Huawei conçoit donc ses propres apps pour remplacer celles de Google. «Nous travaillons aussi avec des entreprises suisses telles que UBS, les CFF, la Banque Migros et TX Group pour rendre disponibles les principales apps suisses dans notre boutique», promet le responsable de Huawei. Mais malgré les moyens déployés par le groupe, son magasin d’applications (environ 50000 programmes) n’est en rien comparable avec ceux de Google et d’Apple, qui proposent chacun plus de 2 millions de programmes.
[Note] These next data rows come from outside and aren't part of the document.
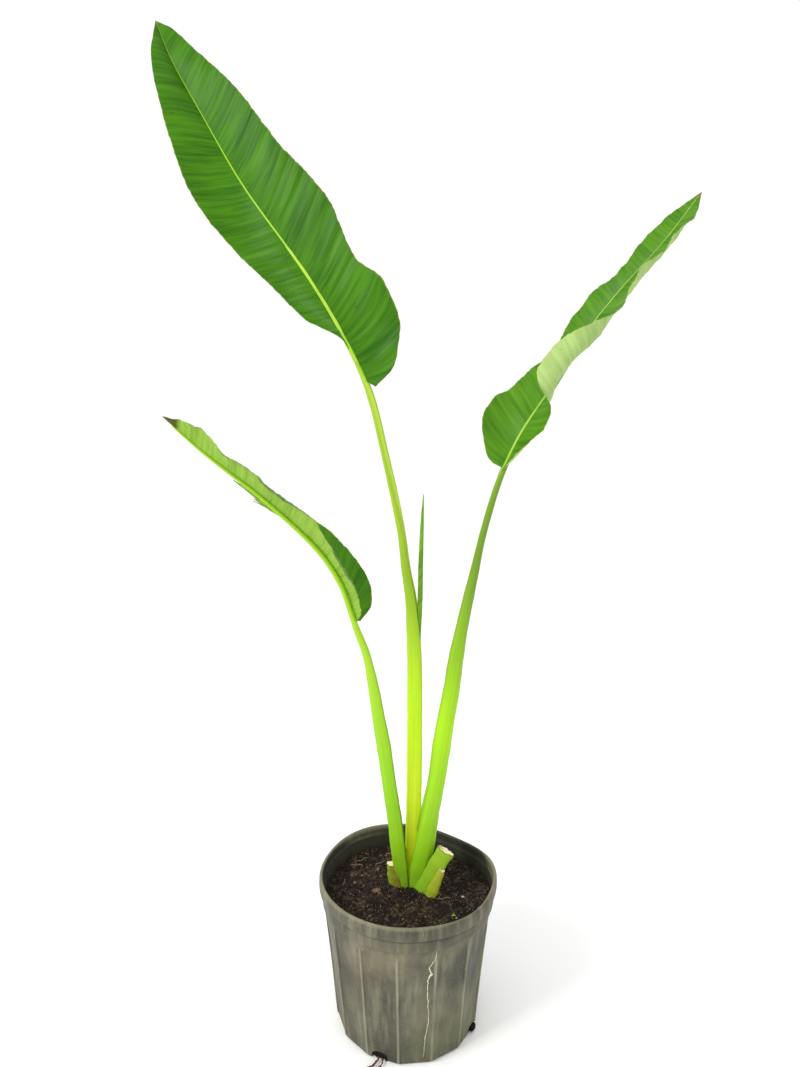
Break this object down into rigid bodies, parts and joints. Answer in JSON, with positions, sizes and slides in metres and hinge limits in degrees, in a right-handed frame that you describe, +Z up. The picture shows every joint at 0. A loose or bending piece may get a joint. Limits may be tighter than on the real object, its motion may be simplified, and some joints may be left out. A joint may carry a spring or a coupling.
{
  "type": "potted travelers palm",
  "caption": "Young travelers palm with paddle-shaped leaves on long sheathing stalks, growing in a ribbed round nursery can full of soil.",
  "frame": {"origin": "centre of the can's underside, at the level of the surface it stands on", "axes": "+Z up along the can's axis and the plant; -Y is the front, +X is to the right seen from the front"},
  "size_m": [0.7224, 0.3407, 1.4415],
  "materials": {
    "can_plastic": "weathered, dusty",
    "soil": "matte, granular",
    "leaf": "satin, veined",
    "stalk": "satin",
    "cut_stalk": "dry, fibrous",
    "root": "matte",
    "bark": "matte"
  },
  "bodies": {
    "root": {"nursery_pot": "can_plastic", "potting_soil": "soil", "leaf_tall_stalk": "stalk", "leaf_tall_blade": "leaf", "leaf_right_stalk": "stalk", "leaf_right_blade": "leaf", "leaf_left_stalk": "stalk", "leaf_left_blade": "leaf", "spear_leaf": "leaf", "stub_left": "cut_stalk", "stub_right_long": "cut_stalk", "stub_right_short": "cut_stalk", "drain_root_long": "root", "drain_root_short": "root", "drain_soil_clump": "soil", "bark_chip": "bark", "dry_rootlet": "root", "weed_sprout": "leaf"}
  },
  "joints": []
}
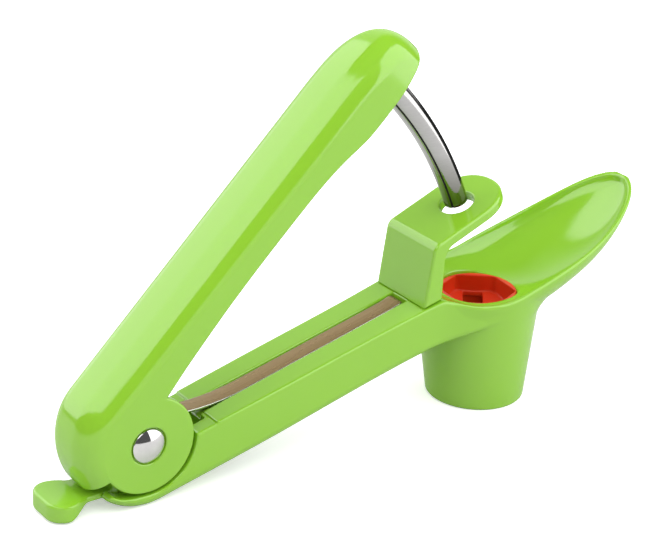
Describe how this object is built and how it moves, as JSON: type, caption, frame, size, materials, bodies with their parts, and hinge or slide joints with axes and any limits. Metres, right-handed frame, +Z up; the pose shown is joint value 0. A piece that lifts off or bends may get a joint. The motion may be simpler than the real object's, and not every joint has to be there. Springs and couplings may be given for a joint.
{
  "type": "olive pitter",
  "caption": "Hand-held olive pitter: a sprung lever handle drives a curved rod through a guide and a silicone seat in a cup with a scoop-shaped feeding bowl.",
  "frame": {"origin": "on the table under the middle of the tool's bounding box, tool resting on its heel and cup with the handle open", "axes": "+X from the hinge towards the scoop's tip, +Y across the tool, +Z up"},
  "size_m": [0.1888, 0.036, 0.1122],
  "materials": {
    "green_plastic": "glossy",
    "slide_plastic": "glossy",
    "red_silicone": "satin",
    "rod_steel": "polished",
    "rivet_steel": "polished",
    "spring_steel": "brushed"
  },
  "bodies": {
    "base": {"lower_arm": "green_plastic", "rod_guide": "green_plastic", "silicone_insert": "red_silicone", "leaf_spring": "spring_steel", "hinge_rivet": "rivet_steel", "hinge_rivet_cap": "rivet_steel", "hinge_sleeve": "spring_steel"},
    "handle": {"upper_handle": "green_plastic", "plunger_rod": "rod_steel"},
    "lock": {"lock_slide": "slide_plastic"}
  },
  "joints": [
    {"name": "handle_pivot", "type": "hinge", "parent": "base", "child": "handle", "pos_m": [-0.06875, 0, 0.0173], "axis": [0, 1, 0], "range_deg": [0, 24.3], "stiffness_Nm_per_rad": 0.4, "springref_deg": -28.65, "deforming": ["leaf_spring"]},
    {"name": "lock_pull", "type": "slide", "parent": "base", "child": "lock", "axis": [-1, 0, 0], "range_m": [0, 0.0035]}
  ]
}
Steven Huang le reconnaît: «Le but n’est pas forcément de se passer de Google, mais d’offrir au client le choix. Plus de 5000 ingénieurs travaillent dur pour développer notre nouvel écosystème et aider les créateurs d’apps. Nous demeurons l’un des leaders sur le marché. En avril, nous avons d’ailleurs été classé numéro un mondial. Nous ne sommes pas inquiets, nos clients non plus.»
L’énigme Harmony OS
Pas d’inquiétude en surface, donc, mais par prudence le groupe chinois développe depuis des mois son propre système d’exploitation pour mobile, baptisé Harmony OS. L’objectif, c’est d’imiter Apple, en concevant les téléphones, les applications et le système d’exploitation. Mais pour l’heure, Harmony OS n’a été déployé sur aucun smartphone. Il ne fonctionne que sur des téléviseurs. Et même si Huawei affirme qu’il peut le déployer rapidement, en cas de nécessité, sur des téléphones, la plupart des experts estiment que ce système n’est pas encore mûr – sans parler de la difficulté qu’il y aura à le faire accepter à des consommateurs occidentaux habitués au duopole constitué d’Android (Google) et d’iOS (Apple).
A noter que Steven Huang n’a pas souhaité s’exprimer sur la 5G, celle-ci n’étant pas sous sa supervision.